To tidy data, the tools in
tidyr are invaluable. I wrote a post about tidying data.
Here’s an example without the pipe. I had to create 2 extra dummy variables and it isn’t very readable.
library(dplyr) just4cyl <- filter(mtcars, cyl == 4) four_cyl_with_ratio <- mutate(just4cyl, gcratio = gear/carb) clean_cyl_with_ratio <- select(four_cyl_with_ratio, hp, wt, gcratio)
And an example using the pipe. So much better, no? The verbs are lined up and it is clear what I did.
library(dplyr) clean_cyl_with_ratio <- mtcars %>% filter(cyl == 4) %>% mutate(gcratio = gear/carb) %>% select(hp, wt, gcratio)
Especially with R Notebooks, adding descriptive info about your thought process is a breeze. Explain to your future self what you were trying to do and what cludgy workarounds you might have employed along the way.

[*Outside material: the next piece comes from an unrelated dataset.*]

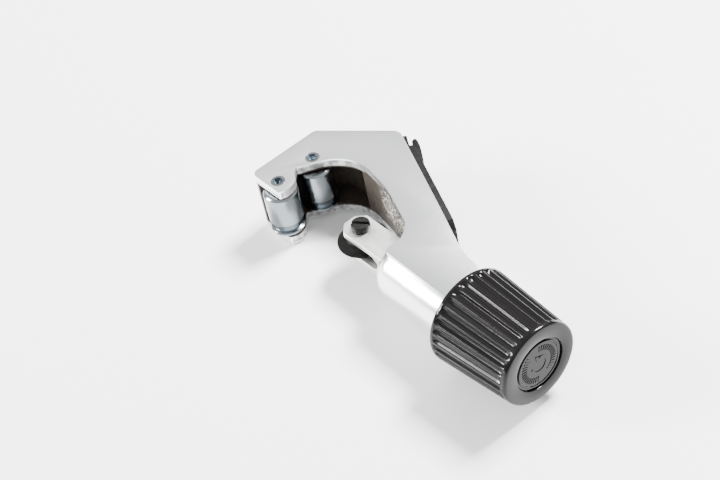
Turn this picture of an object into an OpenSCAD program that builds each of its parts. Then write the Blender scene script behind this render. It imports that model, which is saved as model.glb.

If you find yourself doing the same thing over and over, write a function or save the code as a script. Hadley’s rule of thumb is anything you do more than twice, but for me the pain of copying and pasting vs. writing a function makes the cutoff for me anything I do more than 10x.
I only know git/github, which is baked into RStudio. Having regular backups and history of my decisions is a lifesaver. Learning it has been a curve, and I’m sure I don’t really understand it. My basic trend is to commit a change at the end of every “complete thought”, whether that is an r code block that produces the output I like, some text that forms a complete thought, etc. I try to only commit when everything is working fine, so I can use it as a restore point.